I arrived at FPS ~0900 hoping to snag a flight or two before an 1100 call. As I zipped past the lower parking lot I saw a forlorn-looking sunk-out pilot, jammed on the brakes, rolled down all the windows, told him to hop in, then shivered my way to the top (my extra layers were in my harness which was packed with my wing owing to last night’s northside hike-out).
At the top the wind hovered on the edge of manageable so I walked down to the far end which offers open field versus a lot full of cars lest I struggle and get dragged. I’ve had the “cheap lesson” of wrapping my wing over a couple of cars and don’t care to tempt fate thus again. As I got into position near the lip I sensed that the wind had strengthened further, saw 12G14, gave things a minute, then saw 13G15, and so began hiking down the hill to find a location of sufficiently attenuated wind that launching would not seem foolhardy. Other pilots of greater skill, meanwhile, soared the ridge tantalizingly.

I hiked down far enough that the wind did not seem crazy, unpacked my wing, walked my harness downhill, straightened out the lines, then… sensed that the wind was uncomfortably strong. I grabbed the lines near the wing, walked farther downhill, then walked the harness downhill, had a mind to set up, then… again found the wind worrisome. I repeated this process twice more before feeling like strapping into my harness was not folly. As I ran my safety check, to my chagrin I noticed the sheath on one of the brake cables had broken open, something I had not observed upon yesterday’s launch, and so likely not an immediate issue, but certainly indicative of a timely repair being wise. Then when I tugged the As to build a wall I found one set of risers evincing a worrisome twist. I also sensed that the wind was getting stronger. Ugh. I jogged rightward and uphill to depower the wing, put a knee on the right wingtip to ensure it stayed depowered, and then unclipped the wing from my hardness. Damn it. I took off my harness, pulled out the sack, stuffed the wing into it, hiked back up to my car, then went home.

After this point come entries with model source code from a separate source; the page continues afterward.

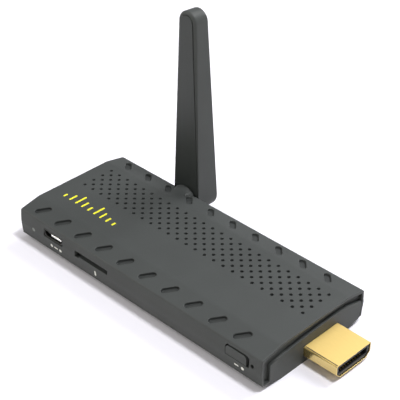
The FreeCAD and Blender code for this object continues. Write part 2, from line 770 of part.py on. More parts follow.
# Card socket: a plastic frame under a sheet-metal cover, with spring contacts on its floor
card_front = f"({near_inside} + board_gap)"
card_back = f"({card_front} + card_depth)"
card_frame = keep(new_body("card_socket_frame"))
grow(card_frame, "frame_form", "z", board_top, card_high,
     rectangle(about("card_middle", "card_width"), (card_front, card_back)))
cut(card_frame, "card_bay", "y", f"{card_front} - 1", f"{card_back} - wall",
    rectangle(about("card_middle", "card_bay_width"), (card_low, f"{card_high} + 1")))
keep(block("card_socket_cover", about("card_middle", "card_width"), (card_front, card_back),
           (card_high, f"{card_high} + card_sheet")))
card_contact_count = int(sizes["card_contact_count"])
card_contacts = []
for count in range(card_contact_count):
    middle = f"(card_middle + {count - (card_contact_count - 1) / 2} * contact_pitch)"
    card_contacts.append(block(f"card_contact_{count + 1}", about(middle, "contact_width"),
                               (f"{card_back} - wall - card_contact_length", f"{card_back} - wall"),
                               (card_low, f"{card_low} + contact_thickness")))
keep(group("card_socket_contacts", card_contacts))

# Host socket at the rear end, let into the board
host_shell = keep(new_body("host_socket_shell"))
grow(host_shell, "host_form", "x", f"-{end}", host_inner_end,
     rectangle(about("0", "host_width"), (host_low, host_high)))
host_inside = (about("0", "host_width - 2 * host_sheet"),
               (f"{host_low} + host_sheet", f"{host_high} - host_sheet"))
cut(host_shell, "host_inside", "x", f"-{end} - 1", f"{host_inner_end} - host_sheet", rectangle(*host_inside))
host_core = keep(new_body("host_socket_tongue"))
host_core_front = f"({host_inner_end} - host_sheet - host_back)"
tongue_top = f"({host_high} - host_sheet - host_tongue_gap)"
tongue_low = f"({tongue_top} - host_tongue_height)"
grow(host_core, "host_back_form", "x", host_core_front, f"{host_inner_end} - host_sheet",
     rectangle(*host_inside))
grow(host_core, "host_tongue_form", "x", f"-{end} + wall", host_core_front,
     rectangle(about("0", "host_tongue_width"), (tongue_low, tongue_top)))
host_contact_count = int(sizes["host_contact_count"])
host_contacts = []
for count in range(host_contact_count):
    middle = f"({count - (host_contact_count - 1) / 2} * host_contact_pitch)"
    host_contacts.append(block(f"host_contact_{count + 1}", (f"-{end} + wall", host_core_front),
                               about(middle, "host_contact_pitch / 2"),
                               (f"{tongue_low} - contact_thickness", tongue_low)))
keep(group("host_socket_contacts", host_contacts))

# Push button: a cap with a flange behind the wall and a stem, which presses the switch's plunger
button_back = f"({near_inside} + board_gap + button_flange_thickness)"
switch_front = f"({button_back} + button_stem_length + plunger_length)"
switch_z = f"({board_top} + switch_height / 2)"
button = keep(new_body("function_button"))
grow(button, "button_cap", "y", f"{near_face} + fit_gap", f"{near_inside} + board_gap",
     arched((button_left, button_right), (button_low, button_high), "button_radius"))
grow(button, "button_flange", "y", f"{near_inside} + board_gap", button_back,
     rectangle((f"{button_hole[0]} - button_flange", f"{button_hole[1]} + button_flange"),
               (f"{button_hole_heights[0]} - button_flange", button_high)))
grow(button, "button_stem", "y", button_back, f"{button_back} + button_stem_length",
     rectangle(about("button_middle", "plunger_width"), about(switch_z, "plunger_width")))


def push_switch(label, x, z, front, width, depth, heights, plunger_width, reach, travel):
    # A switch body with a square blind bore, and the square plunger that slides in it.
    body = keep(new_body(label))
    grow(body, f"{label}_form", "y", front, f"{front} + {depth}", rectangle(about(x, width), heights))
    bore = f"{plunger_width} + 2 * running_gap"
    cut(body, f"{label}_bore", "y", f"{front} - 1", f"{front} + {reach} + {travel} + running_gap",
        rectangle(about(x, bore), about(z, bore)))
    plunger = keep(new_body(label.replace("switch", "plunger")))
    grow(plunger, f"{label}_plunger", "y", f"{front} - {reach}", f"{front} + {reach}",
         rectangle(about(x, plunger_width), about(z, plunger_width)))


push_switch("function_switch", "button_middle", switch_z, switch_front, "switch_width", "switch_depth",
            (board_top, f"{board_top} + switch_height"), "plunger_width", "plunger_length", "button_travel")
push_switch("reset_switch", "pin_hole_x", pin_hole_height, f"(-{board_side} + board_gap)", "pin_switch_width",
            "pin_switch_depth", (board_top, f"{board_top} + pin_switch_height"), "pin_plunger_width",
            "pin_plunger_length", "pin_travel")

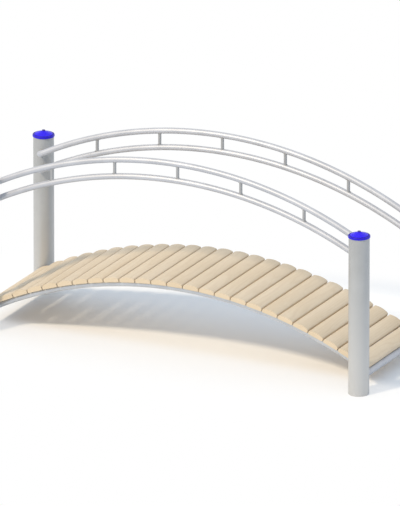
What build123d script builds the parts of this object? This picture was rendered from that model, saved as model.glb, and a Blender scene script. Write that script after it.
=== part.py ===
from build123d import *
from math import asin, atan, cos, hypot, sin, sqrt
import os

# An arched garden and playground bridge with steel tube rails and a plank deck.
# Millimetres, +Z up, +X along the walkway, -Y towards the front side.
# The origin is on the ground, under the middle of the arch.

# Posts
post_span = 2292.0
post_diameter = 114.3
post_wall = 3.6
post_rise_over_rail = 78.0

# Post caps
cap_diameter = 122.0
cap_brim_height = 11.5
cap_edge_bevel = 3.5
cap_cone_diameter = 108.0
cap_cone_height = 18.0
cap_knob_diameter = 18.0
cap_knob_height = 6.0
cap_skirt_depth = 18.0
cap_skirt_wall = 3.0
cap_skirt_clearance = 0.5

# Bent tubes: two rails and one stringer on each side, all bent to one radius
arch_radius = 2371.0
rail_diameter = 33.7
stringer_diameter = 33.7
cross_tube_diameter = 42.4

# Deck
deck_apex_height = 437.0
deck_width = 626.0
plank_width = 89.5
plank_gap = 7.0
plank_thickness = 28.0
plank_crown = 6.5
plank_arris = 6.0
plank_count = 25

# Handrails
handrail_height = 683.0
rail_spacing = 95.5
elbow_radius = 38.0
baluster_diameter = 18.0
baluster_count = 5

# Gaps that place one piece beside another
deck_side_gap = 7.0
rail_standoff = 30.0
cross_tube_drop = 3.0

# Places that follow from the sizes above
post_x = post_span / 2
post_y = deck_width / 2 + deck_side_gap + post_diameter / 2
rail_y = post_y - post_diameter / 2 - rail_standoff - rail_diameter / 2
stub_x = post_x - rail_diameter / 2
seat_apex = deck_apex_height - plank_thickness
stringer_apex = seat_apex - stringer_diameter / 2
arch_centre_z = stringer_apex - arch_radius
seat_radius = seat_apex - arch_centre_z
plank_angle = (plank_width + plank_gap) / seat_radius
upper_rail_apex = deck_apex_height + handrail_height - rail_diameter / 2
lower_rail_apex = upper_rail_apex - rail_spacing
rail_bend = asin(stub_x / hypot(arch_radius, elbow_radius)) - atan(elbow_radius / arch_radius)
rail_fall = arch_radius * (1 - cos(rail_bend)) + elbow_radius * sin(rail_bend)
post_height = upper_rail_apex - rail_fall + post_rise_over_rail
cross_tube_reach = seat_radius - cross_tube_drop - cross_tube_diameter / 2
cross_tube_z = arch_centre_z + sqrt(cross_tube_reach**2 - post_x**2)
baluster_pitch = post_span / (baluster_count + 1)

SIDES = {"front": -1, "rear": 1}
ENDS = {"left": -1, "right": 1}


def arch_point(apex, side, angle):
    """A point on a bent tube's centre line, at an angle from the top of the arch."""
    return Vector(
        arch_radius * sin(angle),
        side * rail_y,
        apex - arch_radius * (1 - cos(angle)),
    )


def make_post(end, side):
    """A round steel post, standing on its cut foot and open under its cap."""
    foot = Plane((end * post_x, side * post_y, 0))
    with BuildPart() as post:
        with BuildSketch(foot):
            Circle(post_diameter / 2)
            Circle(post_diameter / 2 - post_wall, mode=Mode.SUBTRACT)
        extrude(amount=post_height)
    return post


def make_caps():
    """The plastic caps: bevelled brim, cone with a knob on top, and a skirt inside the post."""
    brim = cap_diameter / 2
    cone = cap_cone_diameter / 2
    knob = cap_knob_diameter / 2
    skirt = post_diameter / 2 - post_wall - cap_skirt_clearance
    shoulder = cap_brim_height + cap_cone_height
    top = shoulder + cap_knob_height
    knob_radius = (knob**2 + cap_knob_height**2) / (2 * cap_knob_height)
    with BuildPart() as caps:
        for end in ENDS.values():
            for side in SIDES.values():
                seat = Vector(end * post_x, side * post_y, post_height)
                with BuildSketch(Plane(seat, x_dir=(1, 0, 0), z_dir=(0, -1, 0))):
                    with BuildLine():
                        Polyline(
                            (0, top),
                            (0, 0),
                            (skirt - cap_skirt_wall, 0),
                            (skirt - cap_skirt_wall, -cap_skirt_depth),
                            (skirt, -cap_skirt_depth),
                            (skirt, 0),
                            (brim, 0),
                            (brim, cap_brim_height - cap_edge_bevel),
                            (brim - cap_edge_bevel, cap_brim_height),
                            (cone, cap_brim_height),
                            (knob, shoulder),
                        )
                        RadiusArc((knob, shoulder), (0, top), -knob_radius)
                    make_face()
                revolve(axis=Axis(seat, (0, 0, 1)))
    return caps


def sweep_round(path, diameter):
    """Sweep a round section along a path, from the path's start."""
    with BuildSketch(Plane(path @ 0, z_dir=path % 0)) as section:
        Circle(diameter / 2)
    sweep(sections=section.sketch, path=path)


def cut_posts(side):
    """Cope whatever meets the two posts of one side to their outer faces."""
    with Locations([(end * post_x, side * post_y, 0) for end in ENDS.values()]):
        Cylinder(
            post_diameter / 2,
            post_height,
            align=(Align.CENTER, Align.CENTER, Align.MIN),
            mode=Mode.SUBTRACT,
        )


def make_rail(side, apex):
    """A bent rail whose ends turn out through an elbow and butt against the posts."""
    outward = Vector(0, side, 0)
    with BuildPart() as rail:
        with BuildLine() as path:
            arch = ThreePointArc(
                arch_point(apex, side, -rail_bend),
                arch_point(apex, side, 0),
                arch_point(apex, side, rail_bend),
            )
            for start, heading in ((arch @ 0, (arch % 0) * -1), (arch @ 1, arch % 1)):
                turned = start + (heading + outward) * elbow_radius
                TangentArc(start, turned, tangent=heading)
                Line(turned, Vector(turned.X, side * post_y, turned.Z))
        sweep_round(path.wire(), rail_diameter)
        cut_posts(side)
    return rail


def make_balusters(side):
    """The short uprights between one side's two rails, coped to both tubes."""
    with BuildPart() as fill:
        for apex in (lower_rail_apex, upper_rail_apex):
            with BuildLine() as path:
                bend = asin(post_x / arch_radius)
                ThreePointArc(*(arch_point(apex, side, turn) for turn in (-bend, 0, bend)))
            sweep_round(path.wire(), rail_diameter)
    with BuildPart() as balusters:
        for number in range(baluster_count):
            x = (number + 1) * baluster_pitch - post_x
            foot = arch_point(lower_rail_apex, side, asin(x / arch_radius))
            with BuildSketch(Plane(foot)):
                Circle(baluster_diameter / 2)
            extrude(amount=rail_spacing)
        add(fill.part, mode=Mode.SUBTRACT)
    return balusters


def make_cross_tube(end):
    """The straight tube between the two posts of one end, under the last plank."""
    with BuildPart() as tube:
        with BuildSketch(Plane((end * post_x, 0, cross_tube_z), z_dir=(0, 1, 0))):
            Circle(cross_tube_diameter / 2)
        extrude(amount=post_y, both=True)
        for side in SIDES.values():
            cut_posts(side)
    return tube


def make_stringer(side):
    """The bent tube that carries the planks, coped to the cross tubes."""
    bend = asin(post_x / cross_tube_reach) - cross_tube_diameter / 4 / arch_radius
    with BuildPart() as stringer:
        with BuildLine() as path:
            ThreePointArc(*(arch_point(stringer_apex, side, turn) for turn in (-bend, 0, bend)))
        sweep_round(path.wire(), stringer_diameter)
        for end in ENDS.values():
            seat = Vector(end * post_x, side * rail_y, cross_tube_z)
            with BuildSketch(Plane(seat, x_dir=(end, 0, 0), z_dir=(0, 1, 0))):
                Circle(cross_tube_diameter / 2)
            extrude(amount=stringer_diameter, both=True, mode=Mode.SUBTRACT)
    return stringer


def make_plank(step):
    """One crowned deck board, resting across the stringers at its step along the arch."""
    angle = step * plank_angle
    along = Vector(cos(angle), 0, -sin(angle))
    seat = Vector(seat_radius * sin(angle), 0, arch_centre_z + seat_radius * cos(angle))
    half = plank_width / 2
    edge = plank_thickness - plank_crown
    with BuildPart() as plank:
        with BuildSketch(Plane(seat, x_dir=along, z_dir=(0, -1, 0))):
            with BuildLine():
                Polyline((-half, edge), (-half, 0), (half, 0), (half, edge))
                ThreePointArc((half, edge), (0, plank_thickness), (-half, edge))
            face = make_face()
            fillet(face.vertices().group_by(Axis.Y)[-1], plank_arris)
        extrude(amount=deck_width / 2, both=True)
    return plank


os.makedirs("parts", exist_ok=True)

pieces = {"caps": make_caps()}
for side_name, side in SIDES.items():
    for end_name, end in ENDS.items():
        pieces[f"post_{side_name}_{end_name}"] = make_post(end, side)
    pieces[f"upper_rail_{side_name}"] = make_rail(side, upper_rail_apex)
    pieces[f"lower_rail_{side_name}"] = make_rail(side, lower_rail_apex)
    pieces[f"balusters_{side_name}"] = make_balusters(side)
    pieces[f"stringer_{side_name}"] = make_stringer(side)

for end_name, end in ENDS.items():
    pieces[f"cross_tube_{end_name}"] = make_cross_tube(end)

for number in range(plank_count):
    pieces[f"plank_{number + 1:02d}"] = make_plank(number - (plank_count - 1) / 2)

for name, piece in pieces.items():
    piece.part.label = name
    export_step(piece.part, f"parts/{name}.step")
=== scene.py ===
"""Looks for the arched bridge: satin steel tube, pine boards, blue plastic caps and a bright floor."""

from math import asin, atan, cos, hypot, pi, radians, sin, sqrt

import bmesh
import bpy
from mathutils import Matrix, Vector


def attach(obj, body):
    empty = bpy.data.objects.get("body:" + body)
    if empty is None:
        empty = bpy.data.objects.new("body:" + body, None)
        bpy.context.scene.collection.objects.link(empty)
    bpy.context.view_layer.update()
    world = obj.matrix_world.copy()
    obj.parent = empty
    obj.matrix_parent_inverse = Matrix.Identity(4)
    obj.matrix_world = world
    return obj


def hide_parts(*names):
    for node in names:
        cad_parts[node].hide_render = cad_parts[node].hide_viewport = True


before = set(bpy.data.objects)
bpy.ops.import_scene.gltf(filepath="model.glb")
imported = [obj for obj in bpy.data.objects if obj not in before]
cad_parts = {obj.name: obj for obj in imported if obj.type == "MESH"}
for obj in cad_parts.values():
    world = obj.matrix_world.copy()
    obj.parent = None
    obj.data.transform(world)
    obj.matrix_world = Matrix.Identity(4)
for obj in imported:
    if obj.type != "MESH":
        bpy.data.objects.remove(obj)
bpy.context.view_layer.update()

# Posts and their caps, in metres
POST_X = 1.146
POST_Y = 0.37715
POST_RADIUS = 0.05715
POST_WALL = 0.0036
POST_HEIGHT = 0.895361
CAP_RADIUS = 0.0608
CAP_BRIM = 0.0115
CAP_SHOULDER = 0.0295
CAP_TOP = 0.0355
CAP_SKIRT = 0.018
CAP_SKIRT_WALL = 0.003
CAP_SKIRT_CLEARANCE = 0.0005
CAP_LIP_RADIUS = 0.0545
CAP_GROOVE_OUTER = 0.0540
CAP_GROOVE_INNER = 0.0515
CAP_GROOVE_DEPTH = 0.0025
CAP_CONE_RADIUS = 0.0505
CAP_CONE_STEP = 0.0012
CAP_KNOB_FOOT = 0.0100
CAP_KNOB_RADIUS = 0.0088
CAP_BRIM_ROUNDING = 0.005
POST_RIM_ROUNDING = 0.0008

# Bent tubes. An inset is how far short of the centre line of what it meets a tube stops.
ARCH_RADIUS = 2.371
ARCH_CENTRE_Z = -1.97885
TUBE_RADIUS = 0.01675
RAIL_Y = 0.27315
UPPER_RAIL_TOP = 1.10300
LOWER_RAIL_TOP = 1.00765
STRINGER_TOP = 0.39215
ELBOW_RADIUS = 0.038
RAIL_BEND = asin((POST_X - TUBE_RADIUS) / hypot(ARCH_RADIUS, ELBOW_RADIUS)) - atan(
    ELBOW_RADIUS / ARCH_RADIUS
)
RAIL_END_INSET = 0.043
TUBE_POINTS = 96
BALUSTER_RADIUS = 0.009
BALUSTER_COUNT = 5
BALUSTER_INSET = 0.009
WELD_BEAD_RADIUS = 0.0020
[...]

Aviation accidents tend to happen not because one thing went wrong but rather several simultaneously. When several things thus go wrong almost always circumstances stem from multiple mistakes happening in concert. More often than not this owes to pilot stubbornness, a refusal to adapt in the face of evolving circumstances and awareness, regularly accompanied by inadequate training.
Perhaps in a nearby timeline of our multiverse I ignored all these signals because I allowed an over-eagerness to fly to dominate. I chose to inflate, the riser twist proved consequential, the wind gusted at just the wrong moment, I got popped off the hill unexpectedly with weird loading and compromised control, the brake line snapped, I had too little time to grab the rears to steer, I slammed into the ground, and broke a leg.
But not in this timeline. In this one I said “gaaaaahhhhh, fuck this shit!”, packed it up, went home, had a fun 90 minute introductory call with a friend-of-a-friend, ate a tasty lunch, went for a good afternoon’s skiing, enjoyed the sunset on the drive down, then wrote this journal entry while fending off aggressively cuddly cats and enjoying a vodka-and-tonic.